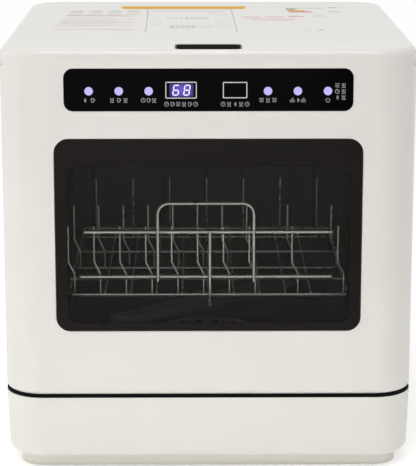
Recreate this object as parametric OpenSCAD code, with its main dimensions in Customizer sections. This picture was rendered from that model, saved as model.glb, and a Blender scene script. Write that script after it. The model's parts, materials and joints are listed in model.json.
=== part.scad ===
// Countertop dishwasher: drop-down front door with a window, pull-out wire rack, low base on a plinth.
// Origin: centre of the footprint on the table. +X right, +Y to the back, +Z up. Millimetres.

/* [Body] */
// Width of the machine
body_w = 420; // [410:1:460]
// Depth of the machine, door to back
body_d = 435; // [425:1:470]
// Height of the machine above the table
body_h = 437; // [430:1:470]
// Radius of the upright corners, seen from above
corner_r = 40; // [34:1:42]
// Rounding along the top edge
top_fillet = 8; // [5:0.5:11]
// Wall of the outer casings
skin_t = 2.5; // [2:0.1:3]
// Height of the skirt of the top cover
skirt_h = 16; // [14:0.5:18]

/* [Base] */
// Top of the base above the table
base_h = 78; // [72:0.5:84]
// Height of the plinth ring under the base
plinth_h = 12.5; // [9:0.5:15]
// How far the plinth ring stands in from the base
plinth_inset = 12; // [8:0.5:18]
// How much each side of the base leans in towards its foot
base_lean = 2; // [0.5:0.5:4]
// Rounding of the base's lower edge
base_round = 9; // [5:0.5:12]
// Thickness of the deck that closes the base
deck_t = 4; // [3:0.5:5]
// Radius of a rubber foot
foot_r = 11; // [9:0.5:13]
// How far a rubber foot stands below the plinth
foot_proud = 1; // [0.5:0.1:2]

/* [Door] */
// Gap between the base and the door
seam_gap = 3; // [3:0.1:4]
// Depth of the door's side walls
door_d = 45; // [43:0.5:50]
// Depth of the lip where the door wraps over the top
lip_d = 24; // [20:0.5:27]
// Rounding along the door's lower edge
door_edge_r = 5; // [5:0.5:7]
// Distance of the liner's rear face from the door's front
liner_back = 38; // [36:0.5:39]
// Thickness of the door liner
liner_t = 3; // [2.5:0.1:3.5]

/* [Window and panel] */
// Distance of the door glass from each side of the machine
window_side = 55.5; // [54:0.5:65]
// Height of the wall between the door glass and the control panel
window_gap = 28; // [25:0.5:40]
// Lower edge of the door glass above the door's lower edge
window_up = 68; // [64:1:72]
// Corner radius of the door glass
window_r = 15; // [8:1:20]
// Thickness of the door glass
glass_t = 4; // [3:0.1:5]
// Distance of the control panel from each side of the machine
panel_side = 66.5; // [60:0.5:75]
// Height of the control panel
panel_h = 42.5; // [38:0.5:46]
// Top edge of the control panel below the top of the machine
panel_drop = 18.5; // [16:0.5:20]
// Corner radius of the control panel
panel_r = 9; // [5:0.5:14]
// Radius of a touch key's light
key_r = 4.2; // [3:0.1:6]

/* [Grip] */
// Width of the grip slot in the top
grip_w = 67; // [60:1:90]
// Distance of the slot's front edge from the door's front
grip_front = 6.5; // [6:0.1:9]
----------
§ **Exercise**
Restate the whole of the material exactly.

§ **Output for this task**
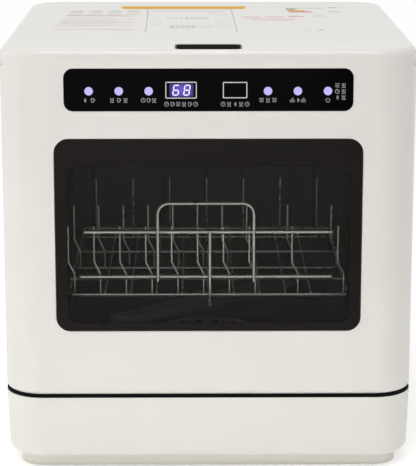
Recreate this object as parametric OpenSCAD code, with its main dimensions in Customizer sections. This picture was rendered from that model, saved as model.glb, and a Blender scene script. Write that script after it. The model's parts, materials and joints are listed in model.json.
=== part.scad ===
// Countertop dishwasher: drop-down front door with a window, pull-out wire rack, low base on a plinth.
// Origin: centre of the footprint on the table. +X right, +Y to the back, +Z up. Millimetres.

/* [Body] */
// Width of the machine
body_w = 420; // [410:1:460]
// Depth of the machine, door to back
body_d = 435; // [425:1:470]
// Height of the machine above the table
body_h = 437; // [430:1:470]
// Radius of the upright corners, seen from above
corner_r = 40; // [34:1:42]
// Rounding along the top edge
top_fillet = 8; // [5:0.5:11]
// Wall of the outer casings
skin_t = 2.5; // [2:0.1:3]
// Height of the skirt of the top cover
skirt_h = 16; // [14:0.5:18]

/* [Base] */
// Top of the base above the table
base_h = 78; // [72:0.5:84]
// Height of the plinth ring under the base
plinth_h = 12.5; // [9:0.5:15]
// How far the plinth ring stands in from the base
plinth_inset = 12; // [8:0.5:18]
// How much each side of the base leans in towards its foot
base_lean = 2; // [0.5:0.5:4]
// Rounding of the base's lower edge
base_round = 9; // [5:0.5:12]
// Thickness of the deck that closes the base
deck_t = 4; // [3:0.5:5]
// Radius of a rubber foot
foot_r = 11; // [9:0.5:13]
// How far a rubber foot stands below the plinth
foot_proud = 1; // [0.5:0.1:2]

/* [Door] */
// Gap between the base and the door
seam_gap = 3; // [3:0.1:4]
// Depth of the door's side walls
door_d = 45; // [43:0.5:50]
// Depth of the lip where the door wraps over the top
lip_d = 24; // [20:0.5:27]
// Rounding along the door's lower edge
door_edge_r = 5; // [5:0.5:7]
// Distance of the liner's rear face from the door's front
liner_back = 38; // [36:0.5:39]
// Thickness of the door liner
liner_t = 3; // [2.5:0.1:3.5]

/* [Window and panel] */
// Distance of the door glass from each side of the machine
window_side = 55.5; // [54:0.5:65]
// Height of the wall between the door glass and the control panel
window_gap = 28; // [25:0.5:40]
// Lower edge of the door glass above the door's lower edge
window_up = 68; // [64:1:72]
// Corner radius of the door glass
window_r = 15; // [8:1:20]
// Thickness of the door glass
glass_t = 4; // [3:0.1:5]
// Distance of the control panel from each side of the machine
panel_side = 66.5; // [60:0.5:75]
// Height of the control panel
panel_h = 42.5; // [38:0.5:46]
// Top edge of the control panel below the top of the machine
panel_drop = 18.5; // [16:0.5:20]
// Corner radius of the control panel
panel_r = 9; // [5:0.5:14]
// Radius of a touch key's light
key_r = 4.2; // [3:0.1:6]

/* [Grip] */
// Width of the grip slot in the top
grip_w = 67; // [60:1:90]
// Distance of the slot's front edge from the door's front
grip_front = 6.5; // [6:0.1:9]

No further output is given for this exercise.